**Exercise description**
Repeat the whole listing exactly as written.

**Provided records**

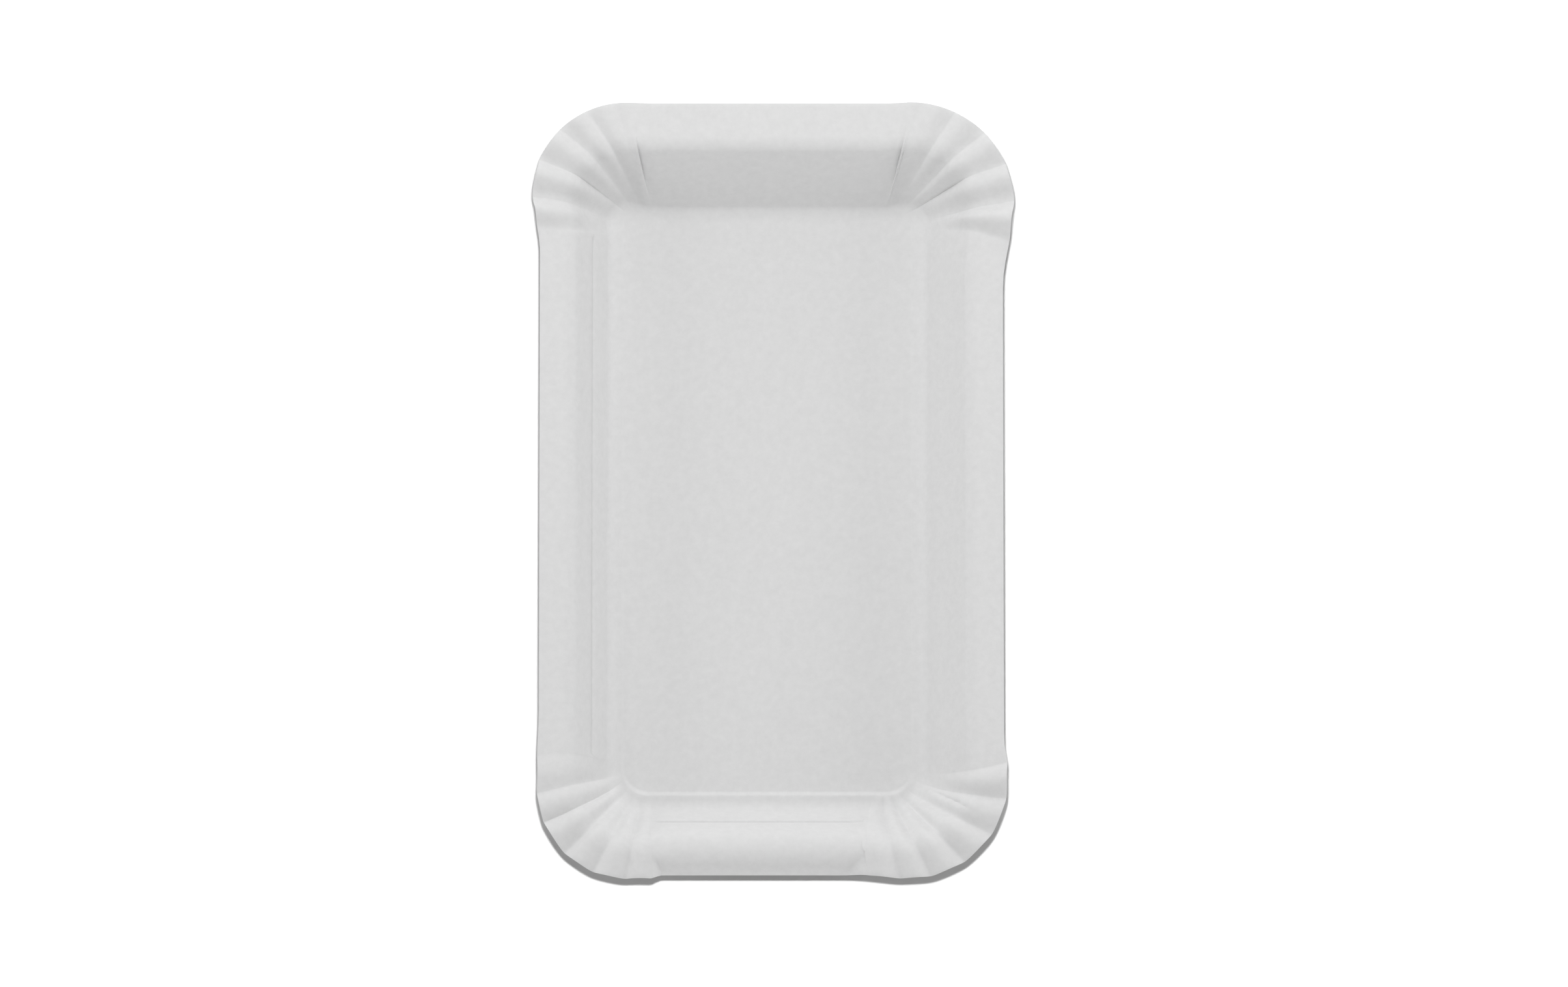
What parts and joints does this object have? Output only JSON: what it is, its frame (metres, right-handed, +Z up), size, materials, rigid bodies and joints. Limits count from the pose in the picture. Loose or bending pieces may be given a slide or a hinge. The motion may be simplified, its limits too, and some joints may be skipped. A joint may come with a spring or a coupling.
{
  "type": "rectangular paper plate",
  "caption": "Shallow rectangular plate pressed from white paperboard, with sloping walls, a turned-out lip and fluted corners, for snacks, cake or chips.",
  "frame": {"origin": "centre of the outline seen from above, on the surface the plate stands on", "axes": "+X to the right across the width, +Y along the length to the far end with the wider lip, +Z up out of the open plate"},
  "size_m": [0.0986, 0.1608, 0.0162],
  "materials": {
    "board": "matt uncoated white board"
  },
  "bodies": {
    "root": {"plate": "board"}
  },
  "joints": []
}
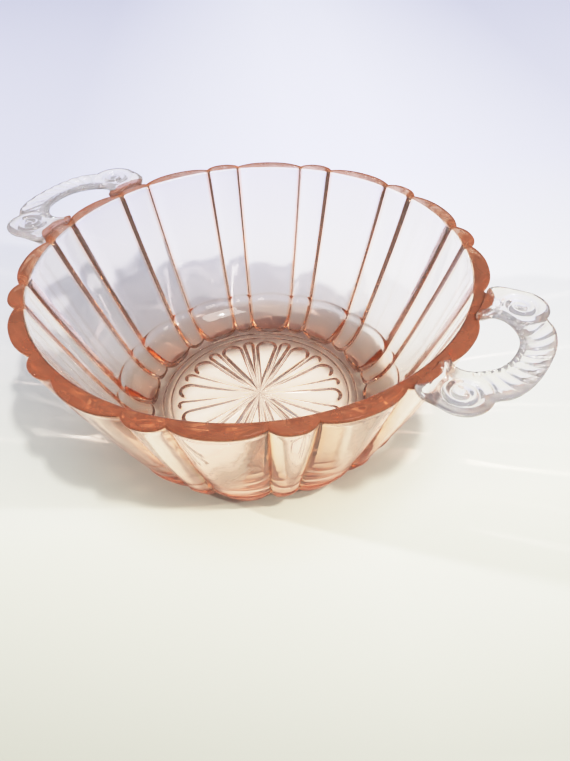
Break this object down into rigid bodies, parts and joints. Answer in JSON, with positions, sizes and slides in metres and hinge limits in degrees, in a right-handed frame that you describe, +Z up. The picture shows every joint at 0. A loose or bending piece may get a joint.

**Answer to the task**
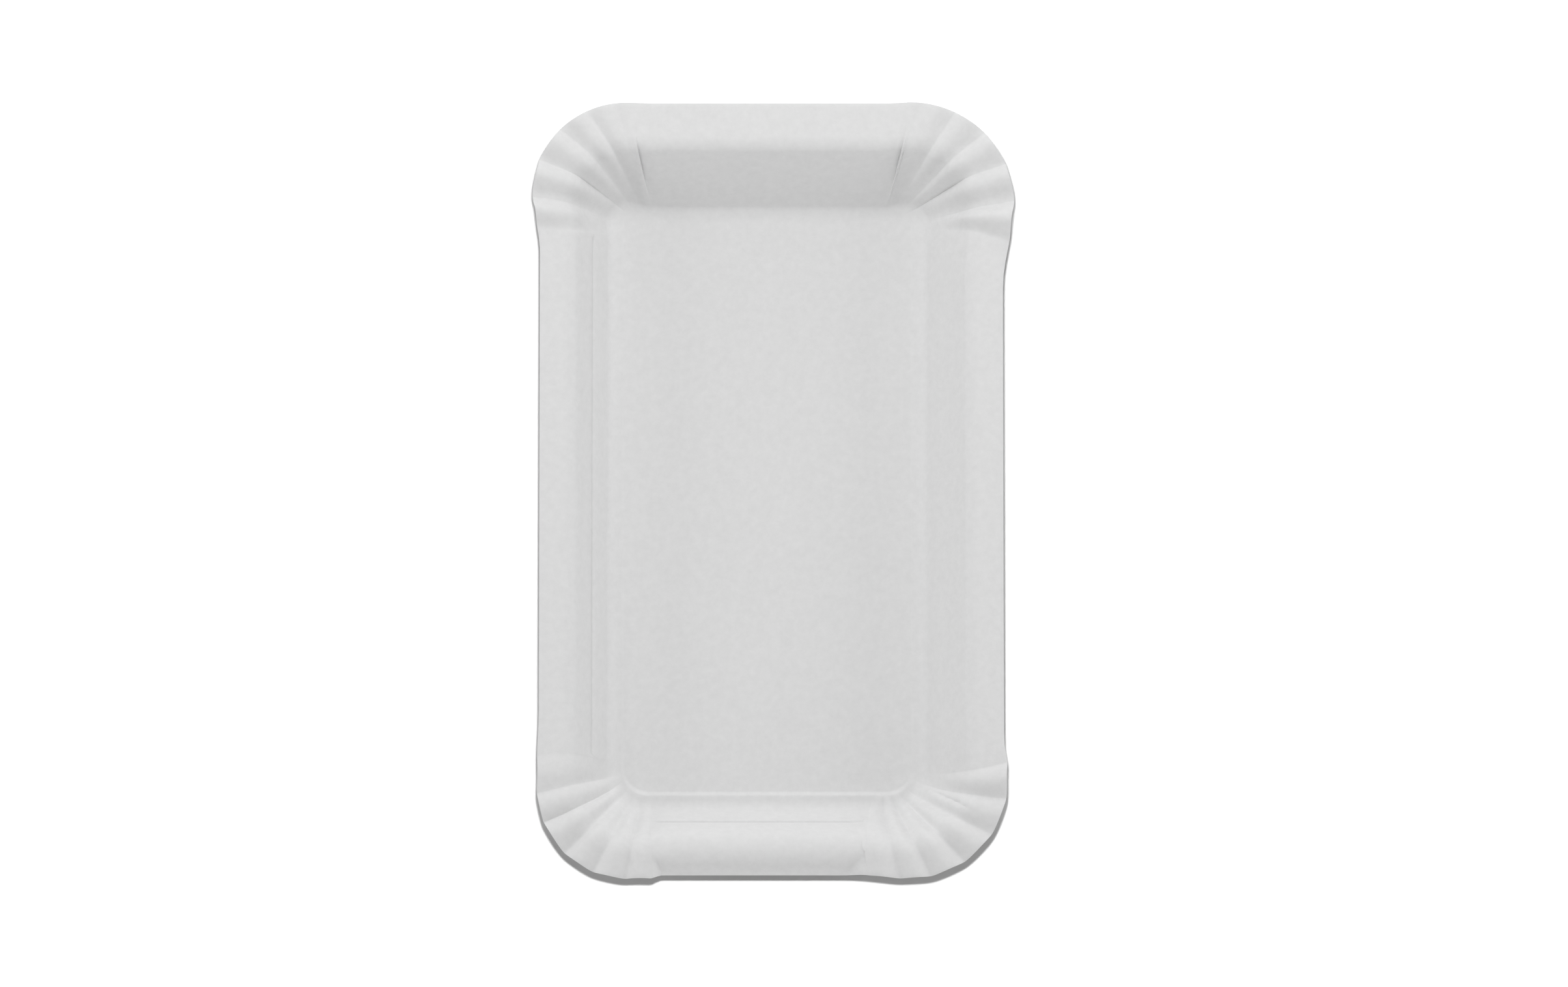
What parts and joints does this object have? Output only JSON: what it is, its frame (metres, right-handed, +Z up), size, materials, rigid bodies and joints. Limits count from the pose in the picture. Loose or bending pieces may be given a slide or a hinge. The motion may be simplified, its limits too, and some joints may be skipped. A joint may come with a spring or a coupling.
{
  "type": "rectangular paper plate",
  "caption": "Shallow rectangular plate pressed from white paperboard, with sloping walls, a turned-out lip and fluted corners, for snacks, cake or chips.",
  "frame": {"origin": "centre of the outline seen from above, on the surface the plate stands on", "axes": "+X to the right across the width, +Y along the length to the far end with the wider lip, +Z up out of the open plate"},
  "size_m": [0.0986, 0.1608, 0.0162],
  "materials": {
    "board": "matt uncoated white board"
  },
  "bodies": {
    "root": {"plate": "board"}
  },
  "joints": []
}
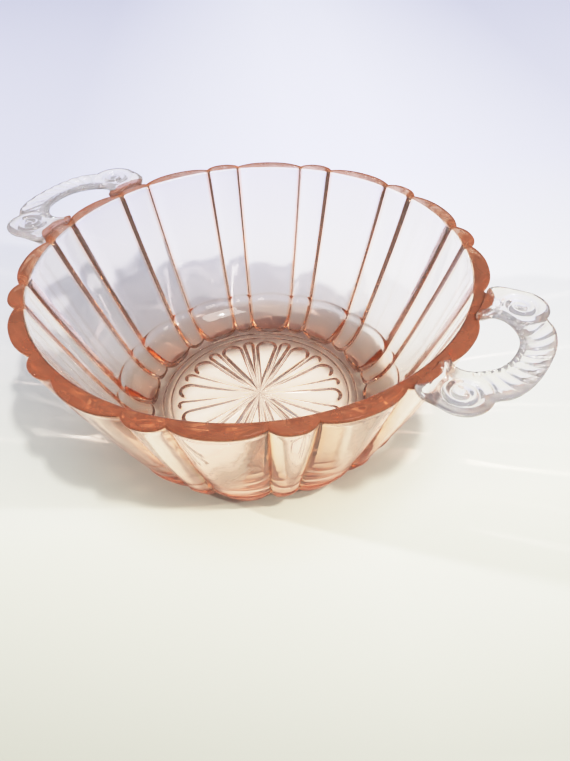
Break this object down into rigid bodies, parts and joints. Answer in JSON, with positions, sizes and slides in metres and hinge limits in degrees, in a right-handed frame that you describe, +Z up. The picture shows every joint at 0. A loose or bending piece may get a joint.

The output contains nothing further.